The last year has seen inflation, rising energy bills, and falls in income from car parks and leisure centres put more and more pressure on council budgets across Merseyside.

This has prompted questions about how councils spend their money, particularly with projected deficits climbing into the millions for some councils. Wirral Council is projected to have a deficit of £49m next year while Liverpool Council faces a blackhole of £73m.

This week, the city council announced a large number of proposals to balance the books including potentially cutting services, reviewing libraries and leisure centres, as well as possible fee and council tax increases.

READ MORE: Commissioners react to Liverpool Council budget proposals

Breaking down for councils across the UK, the Local Government Association revealed that councils on average spend 43% of their budgets on adult social care, 4% higher than in 2012.

Other big spenders are childrens’ social care, environmental services, housing, transport and highways.

In Liverpool, the council spends 36% of its budget or more than £197m on adult social services. It also spends 28% or £155m on children’s services meaning more than two-thirds of the budget goes towards just two areas of the council.

In Wirral, the situation is similar with children's services and adult care making up 58% of the entire budget. The council’s neighbourhoods department, which includes parks, roads, libraries, and waste makes up 14% while regeneration, which includes housing, makes up 11.5%.

14% is also spent on resources which includes Wirral’s finances, investments, digital operations, and pension funds. Law and governance and the Chief Executive office make up 2.5% of the council’s budget.

Services like adult social care and children’s services are statutory duties under councils meaning it is a legal requirement for the council to provide these. Because of this, some argue it can be difficult for councils to find places to cut when these services take up more than half of the overall budget.

In Thursday’s fiscal statement, Chancellor Jeremy Hunt announced that councils across the UK would receive £2.8bn of additional funding for social care as well as allowing councils to increase council tax by 5%.
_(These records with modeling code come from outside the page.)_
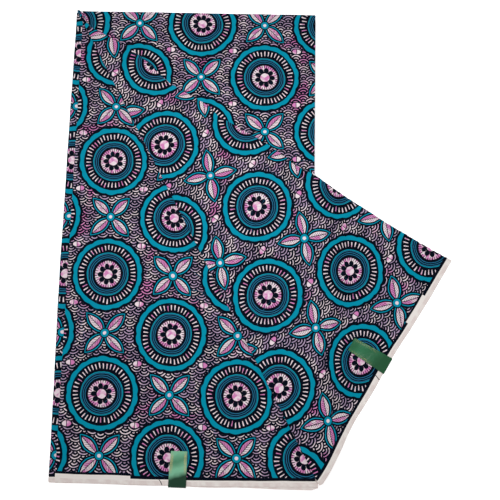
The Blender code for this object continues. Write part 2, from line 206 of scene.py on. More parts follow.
def layers_left_edge(y):
    return np.interp(-y, [-v for v in EDGE_Y], LAYERS_LEFT_X)


def second_left_edge(y):
    return SECOND_LOW_LEFT[0] - (y - SECOND_LOW_LEFT[1]) * math.tan(SECOND_TURN)


def fold_nose(radius):
    return radius + WALL / 2


def creased(x, y, creases):
    """Heights of soft ridges and troughs, each fading out towards its ends."""
    height = np.zeros(np.broadcast(x, y).shape)
    for c in creases:
        start, end = np.array((c.x0, c.y0)), np.array((c.x1, c.y1))
        length = np.linalg.norm(end - start)
        ahead = (end - start) / length
        along = ((x - c.x0) * ahead[0] + (y - c.y0) * ahead[1]) / length
        aside = (y - c.y0) * ahead[0] - (x - c.x0) * ahead[1]
        aside = aside - c.bow * np.sin(math.pi * np.clip(along, 0, 1))
        fade = ease(along / 0.22 + 0.35) * ease((1 - along) / 0.45)
        width = c.width * (0.7 + 0.5 * np.clip(along, 0, 1))
        height += c.height * fade * np.exp(-((aside / width * 1.6) ** 2))
    return height


def lie(x, y):
    """Soft ups and downs of the stack's top, never below its plain height."""
    swell = np.sin(23 * x + 9 * y + 0.4) * 0.5 + np.sin(17 * y - 14 * x + 2.0) * 0.3
    return LIE_HEIGHT * (0.9 + swell + 0.2 * np.sin(41 * y + 33 * x))


def second_rise(x, y):
    return lie(x, y) + creased(x, y, SECOND_CREASES)


def top_rise(x, y):
    return second_rise(x, y) + creased(x, y, TOP_CREASES)


def wander(seed, amount, wavelengths):
    """A function that sways gently along a line, from its own seed."""
    chance = np.random.default_rng(seed)
    waves = []
    for wavelength in wavelengths:
        height = amount * chance.uniform(0.4, 1)
        length = wavelength * chance.uniform(0.8, 1.2)
        waves.append((height, length, chance.uniform(0, 6)))

    def sway(place):
        return sum(height * np.sin(2 * math.pi * place / length + start) for height, length, start in waves)

    return sway


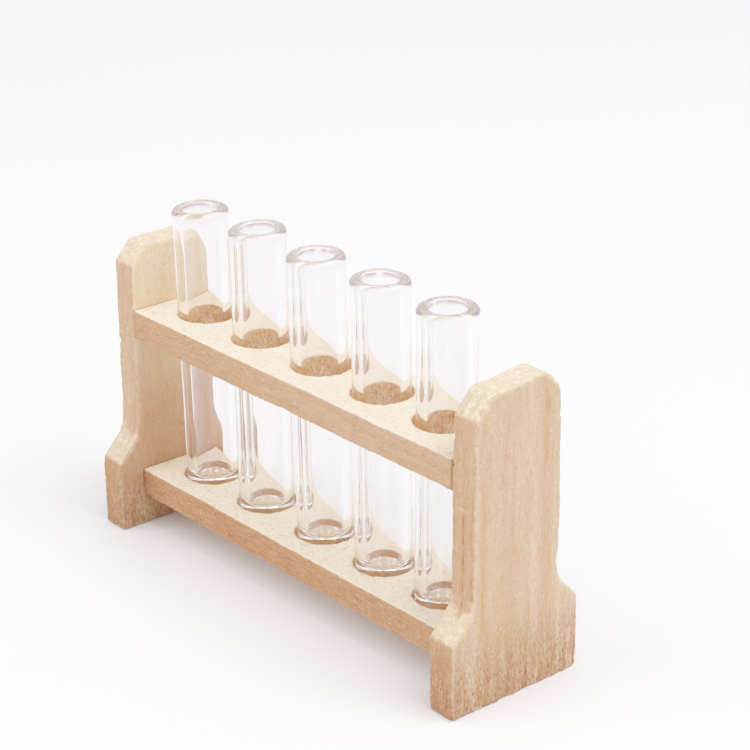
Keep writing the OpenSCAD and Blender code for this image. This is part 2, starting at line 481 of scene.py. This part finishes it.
def test_tube(name, node, bore, seed, lean, rim_tilt):
    """A thick-walled tube with a fire-polished lip, turned with the small unevenness of drawn glass."""
    low, high = box_mm(node)
    centre = np.array([(low[0] + high[0]) / 2, (low[1] + high[1]) / 2])
    length = high[2] - low[2]
    lip = (high[0] - low[0]) / 2
    path = tube_profile(length, lip, bore)
    turns = np.arange(RING_POINTS) * 2 * math.pi / RING_POINTS
    points, lip_marks, mouth_marks = [], [], []
    for radius, z in path[1:-1]:
        ring = np.stack([np.cos(turns), np.sin(turns), np.zeros(RING_POINTS)], axis=1)
        sample = ring * 1.6 + [0, 0, z]
        inner = radius <= bore + 1e-6 and z > FLOOR_T - 0.1
        wobble = 0.006 * noise(sample, (2, 2, 7), seed)
        if inner:
            wobble = wobble + 0.008 * noise(sample, (1.2, 1.2, 3), seed + 1)
        near_lip = smoothstep(length - UNEVEN_REACH, length - 0.1, z)
        wobble = wobble + near_lip * 0.020 * noise(sample, (1.1, 1.1, 2), seed + 2)
        wobble = wobble + near_lip * 0.014 * noise(sample, (0.45, 0.45, 0.5), seed + 5)
        reach = radius + wobble
        ring_points = ring * reach[:, None]
        sag = near_lip * (0.035 * noise(sample * [1, 1, 0], (1.2, 1.2, 1), seed + 3) - 0.04)
        tilt = near_lip * (ring_points[:, 0] * rim_tilt[0] + ring_points[:, 1] * rim_tilt[1])
        at_floor = inner and z < FLOOR_T + BORE_HEEL_R
        floor_wave = 0.03 * noise(ring_points, (0.7, 0.7, 9), seed + 4) if at_floor else 0
        ring_points[:, 2] = z + sag + tilt + floor_wave
        points.append(ring_points)
        lip_marks += [smoothstep(length - LIP_REACH, length - 0.45, z)] * RING_POINTS
        at_mouth = radius < bore + 0.05 and length - MOUTH_LOW < z < length - MOUTH_HIGH
        mouth_marks += [float(at_mouth)] * RING_POINTS
    count = len(points)
    vertices = np.concatenate(points + [[[0, 0, path[0][1]], [0, 0, path[-1][1]]]])
    vertices[:, 2] += low[2]
    above = vertices[:, 2] - LEAN_PIVOT
    vertices[:, 0] += centre[0] + above * lean[0]
    vertices[:, 1] += centre[1] + above * lean[1]
    faces = []
    after = [(k + 1) % RING_POINTS for k in range(RING_POINTS)]
    for i in range(count - 1):
        a, b = i * RING_POINTS, (i + 1) * RING_POINTS
        faces += [[a + k, a + after[k], b + after[k], b + k] for k in range(RING_POINTS)]
    under, floor = count * RING_POINTS, count * RING_POINTS + 1
    last = (count - 1) * RING_POINTS
    faces += [[under, after[k], k] for k in range(RING_POINTS)]
    faces += [[floor, last + k, last + after[k]] for k in range(RING_POINTS)]
    return mesh_object(name, vertices, faces, {"lip": lip_marks + [0, 0], "mouth": mouth_marks + [0, 0]})


# ---------------------------------------------------------------- materials

def rgb(red, green, blue):
    """A linear colour from 0 to 255 display values."""
    def linear(v):
        v /= 255
        return v / 12.92 if v <= 0.04045 else ((v + 0.055) / 1.055) ** 2.4
    return (linear(red), linear(green), linear(blue), 1.0)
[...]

A council tax rise has currently been ruled out by Wirral’s leader Janette Williamson until annual funding from the government for next year is revealed in December.

Liverpool Mayor Joanne Anderson said: "In 2010 Government funding for local authorities in England was just over £34 billion. This was decimated over the course of the next decade by Tory austerity.

"By 2020, Government funding to local authorities in England was just over £8 billion. Yet local authorities are still expected to continue to provide the same public services on a fraction of the money they used to receive.

"Our non-statutory services are some of the most valued by our residents and contribute to their standard of living, such as children centres, leisure centres, investing in our neighbourhoods and keeping them clean. But to keep them running, we heavily rely on central government for around 80% of our funding.

"Council tax contributes 13% and business rates 11%. As funding from central government decreases, we have no other option but to become more reliant on council tax, business rates and other income generation increases, which impacts residents already struggling with soaring energy bills and the cost of living.

"This acute irresponsibility from the Tory government will have far reaching and long lasting consequences for communities around the country as local authorities struggle to keep their head above water. Unless they start funding councils fairly, their blatant lack of any kind of moral compass and turning a blind eye is going to see local authorities simply unable to continue - and this will be the Tory legacy."